What about your brand images? Make sure your visuals reflect the real-world population and the audience you work with, by showing diverse ethnicities, genders, and bodies. Representation is important, and people feel more comfortable with brands they can see themselves in. 

We’re all going to make mistakes–and when you do, be gracious about it–but caring about the message you’re sending, and being mindful of how you’re framing your message, will increase your credibility and the respect of your audience.

Voice Your Values

It’s a relatively new phenomenon for businesses to take a stand on social or political issues. 

In the past, you didn’t want to alienate potential customers by having an opinion on anything remotely controversial. 

Not so much anymore.

People want to know where you stand. They want to know who and what they’re supporting. More than ever, people are making buying decisions based on how they feel about the company as well as the product. 

Saying nothing says a lot, too.
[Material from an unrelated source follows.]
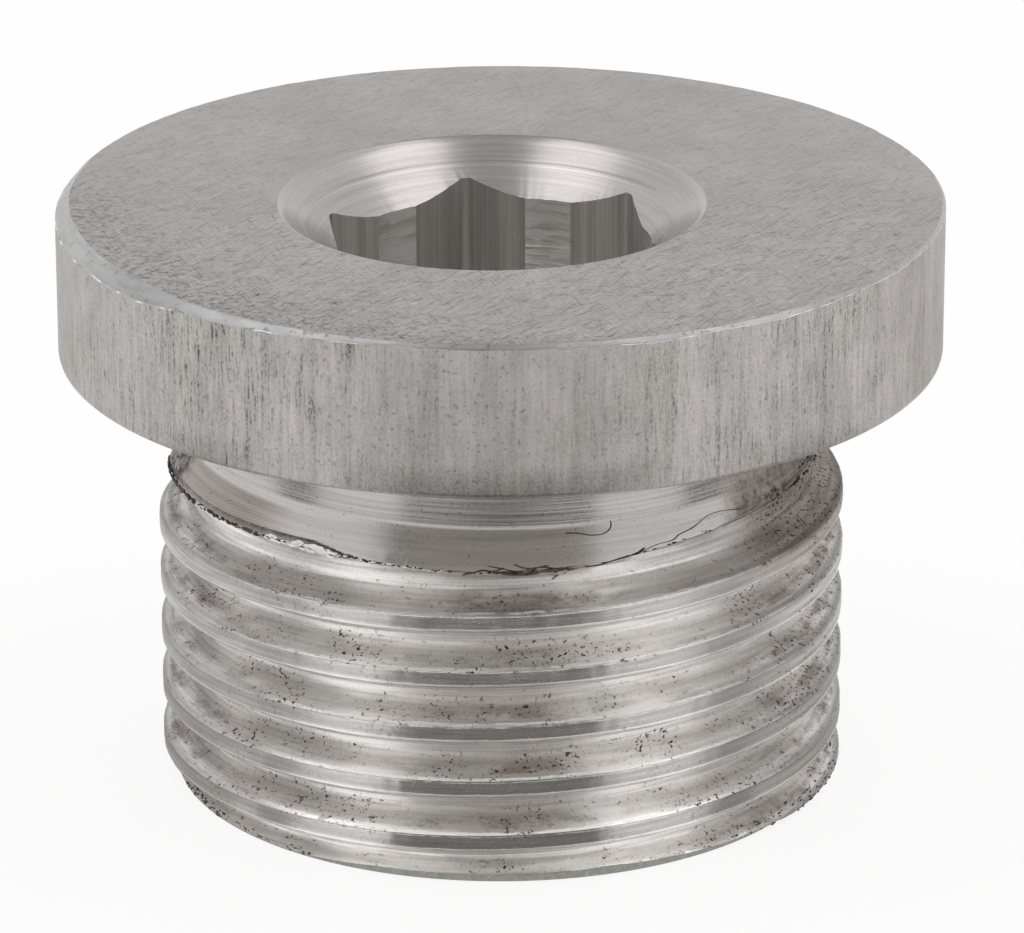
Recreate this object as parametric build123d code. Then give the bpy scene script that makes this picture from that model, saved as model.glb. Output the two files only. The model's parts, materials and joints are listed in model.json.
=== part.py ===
from build123d import *
from math import radians, sqrt, tan
import os

# Hex socket screw plug with a collar, thread M18 x 1.5, turned in one piece.
# Millimetres.  Z runs along the thread axis, up from the end face of the stud at Z = 0,
# so the stud points down and the collar with the socket is on top.
# Two corners of the hexagon point along X.

NODE = "socket_plug"

# Collar
collar_diameter = 23.0
collar_thickness = 4.0
collar_top_break_inward = 0.35
collar_top_break_down = 0.2
collar_seat_break = 0.15

# Stud
stud_length = 11.5
end_land_diameter = 17.25
end_land_length = 0.12  # a whole ring, the thread groove stops above it
end_chamfer_length = 0.16

# Relief between the collar and the thread
relief_diameter = 16.2
relief_land_length = 2.1
relief_cone_angle = 27.0  # from the axis
relief_corner_round = 0.4

# Thread, right hand.  A crest passes X at Z = 0.
thread_diameter = 17.95
thread_pitch = 1.5
thread_angle = 60.0
thread_crest_flat = 0.29
thread_root_flat = 0.25
thread_groove_turns = 7  # from under the end face up to the relief
thread_cutter_overlap = 0.15  # how far the groove section stands proud of the crest

# Socket
key_size = 8.0
key_clearance = 0.03
hexagon_corner_diameter = 9.15  # across the blunted corners
socket_depth = 7.5
socket_runout_x = -0.01  # bore and hexagon stand this far off the turning axis
socket_runout_y = -0.38
bore_clearance = 0.1  # the pilot bore nicks the middle of each flat
bore_below_hexagon = 0.8
drill_point_angle = 118.0

# Countersink, cut in a setting of its own
countersink_diameter = 11.06
countersink_angle = 100.0
countersink_runout_x = -0.1
countersink_runout_y = -0.36

# Sizes that follow
seat_z = stud_length
top_z = stud_length + collar_thickness
hexagon_flats = key_size + key_clearance
hexagon_radius = hexagon_flats / sqrt(3)
bore_diameter = hexagon_flats + bore_clearance
cutter_overlap = 1.0


def half_angle_slope(full_angle):
    """Sideways travel for each millimetre along the axis of a cone or a V."""
    return tan(radians(full_angle / 2))


def turned(points):
    """The solid of revolution about Z of a closed outline given as (radius, z)."""
    outline = Plane.XZ * make_face(Polyline(points, close=True))
    return revolve(outline, Axis.Z)


def ring_edge(body, radius, z):
    """The full circle on a turned body at this radius and height."""
    rings = body.edges().filter_by(GeomType.CIRCLE)
    return rings.filter_by(lambda edge: is_ring(edge, radius, z))


def is_ring(edge, radius, z):
    same_radius = abs(edge.radius - radius) < 1e-4
    return same_radius and abs(edge.arc_center.Z - z) < 1e-4


def blank():
    """Collar, relief and plain stud before the thread and the socket are cut."""
    collar_radius = collar_diameter / 2
    relief_radius = relief_diameter / 2
    thread_radius = thread_diameter / 2
    land_radius = end_land_diameter / 2
    cone_top = seat_z - relief_land_length
    cone_rise = thread_radius - relief_radius
    cone_bottom = cone_top - cone_rise / tan(radians(relief_cone_angle))
    body = turned(
        [
            (0, 0),
            (land_radius, 0),
            (land_radius, end_land_length),
            (thread_radius, end_land_length + end_chamfer_length),
            (thread_radius, cone_bottom),
            (relief_radius, cone_top),
            (relief_radius, seat_z),
            (collar_radius, seat_z),
            (collar_radius, top_z - collar_top_break_down),
            (collar_radius - collar_top_break_inward, top_z),
            (0, top_z),
        ]
    )
    body = chamfer(ring_edge(body, collar_radius, seat_z), collar_seat_break)
    return fillet(ring_edge(body, relief_radius, seat_z), relief_corner_round)


def thread_turn():
    """One full turn of the V groove between the crests, starting half a pitch below Z = 0."""
    crest_radius = thread_diameter / 2
    crest_half_gap = (thread_pitch - thread_crest_flat) / 2
    root_half_gap = thread_root_flat / 2
    slope = half_angle_slope(thread_angle)
    root_radius = crest_radius - (crest_half_gap - root_half_gap) / slope
    outer_radius = crest_radius + thread_cutter_overlap
    outer_half_gap = crest_half_gap + thread_cutter_overlap * slope
    start_z = -thread_pitch / 2
    section = Plane.XZ * make_face(
        Polyline(
            [
                (root_radius, start_z - root_half_gap),
                (outer_radius, start_z - outer_half_gap),
                (outer_radius, start_z + outer_half_gap),
                (root_radius, start_z + root_half_gap),
            ],
            close=True,
        )
    )
    path = Helix(thread_pitch, thread_pitch, crest_radius, center=(0, 0, start_z))
    return sweep(section, path=path, is_frenet=True)


def end_land():
    land_radius = end_land_diameter / 2
    return turned([(0, 0), (land_radius, 0), (land_radius, end_land_length), (0, end_land_length)])


def threaded(body):
    """The body with the groove cut turn by turn from the end land to the relief."""
    turn = thread_turn()
    for count in range(thread_groove_turns):
        body -= Pos(0, 0, count * thread_pitch) * turn
    return body + end_land()


def countersink():
    rim_radius = countersink_diameter / 2
    slope = half_angle_slope(countersink_angle)
    cone = turned(
        [
            (0, top_z - rim_radius / slope),
            (rim_radius + cutter_overlap * slope, top_z + cutter_overlap),
            (0, top_z + cutter_overlap),
        ]
    )
    return Pos(countersink_runout_x, countersink_runout_y, 0) * cone


def pilot_bore():
    """Bore drilled before the hexagon is broached, with its pointed bottom."""
    bore_radius = bore_diameter / 2
    bore_bottom = top_z - socket_depth - bore_below_hexagon
    point_z = bore_bottom - bore_radius / half_angle_slope(drill_point_angle)
    return turned([(0, point_z), (bore_radius, bore_bottom), (bore_radius, top_z), (0, top_z)])


def hexagon():
    """The broached hexagon, a prism open at the top."""
    outline = RegularPolygon(hexagon_radius, 6) & Circle(hexagon_corner_diameter / 2)
    return Pos(0, 0, top_z - socket_depth) * extrude(outline, socket_depth)


def socket():
    return Pos(socket_runout_x, socket_runout_y, 0) * (pilot_bore() + hexagon())


plug = threaded(blank()) - socket() - countersink()
plug.label = NODE

os.makedirs("parts", exist_ok=True)
export_step(plug, f"parts/{NODE}.step")
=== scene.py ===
import json
import math
import random

import bmesh
import bpy
from bpy.props import FloatProperty, FloatVectorProperty, IntProperty, PointerProperty
from mathutils import Matrix, Vector, noise

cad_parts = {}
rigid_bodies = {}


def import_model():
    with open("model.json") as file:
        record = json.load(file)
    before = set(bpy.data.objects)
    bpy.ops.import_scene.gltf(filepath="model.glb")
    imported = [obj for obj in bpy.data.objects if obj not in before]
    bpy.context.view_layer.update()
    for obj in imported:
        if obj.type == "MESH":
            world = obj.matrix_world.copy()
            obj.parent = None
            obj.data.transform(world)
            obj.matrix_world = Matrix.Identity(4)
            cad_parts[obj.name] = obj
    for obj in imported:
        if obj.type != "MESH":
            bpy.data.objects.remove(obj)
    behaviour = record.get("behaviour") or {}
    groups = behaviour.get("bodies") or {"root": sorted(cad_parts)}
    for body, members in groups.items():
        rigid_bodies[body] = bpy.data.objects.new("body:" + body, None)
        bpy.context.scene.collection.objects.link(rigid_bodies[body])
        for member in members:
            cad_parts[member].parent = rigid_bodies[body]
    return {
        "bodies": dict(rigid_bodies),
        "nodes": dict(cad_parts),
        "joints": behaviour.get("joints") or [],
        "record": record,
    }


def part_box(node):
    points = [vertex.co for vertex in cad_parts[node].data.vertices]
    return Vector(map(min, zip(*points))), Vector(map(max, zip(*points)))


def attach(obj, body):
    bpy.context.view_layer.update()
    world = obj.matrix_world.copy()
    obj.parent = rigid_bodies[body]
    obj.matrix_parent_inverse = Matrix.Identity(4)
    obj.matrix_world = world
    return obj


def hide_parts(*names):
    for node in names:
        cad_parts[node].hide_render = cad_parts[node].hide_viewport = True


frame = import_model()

bl_info = {
    "name": "Socket screw plug",
    "version": (1, 0, 0),
    "blender": (4, 5, 0),
    "location": "3D View > Sidebar > Screw plug",
    "description": "Builds a collared hexagon socket screw plug, its finishes and a small studio",
    "category": "Object",
}

NODE = "socket_plug"
BODY = "root"
CAD_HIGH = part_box(NODE)[1]
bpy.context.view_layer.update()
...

If you don’t take a stand, your audience may assume you either don’t support the issue, or don’t care enough to say anything. 

Trying to please everyone will ultimately mean you’re pleasing no one, so it’s better to follow your values. Like-minded people will follow you back.

Beware Performative Marketing

Don’t take a stand on something you don’t care about just because you think your customers want you to.

And definitely don’t put out an opinion that you don’t actually believe in. Be honest, remember?

Practicing ethical marketing is also about being true to your personal ethics. 

If you’re going to publicly support a cause, don’t just post it on your Instagram and forget about it. Let people know how you’re going to make changes in your company to reflect your values, or who you’re donating to and why. Putting in the work to back up your public support is more important than voicing your opinion in the first place. 

And beware of jumping on “trendy” issues. 

If you have something to say–say it. But don’t generically post something with no real message behind it.

Ethical marketing practices are becoming more and more common. And that’s a good thing. 

It doesn’t matter if you’re a huge corporation or a small business. People are paying attention to how companies present themselves and what they’re putting out into the world. 

Make sure you’re saying something with substance.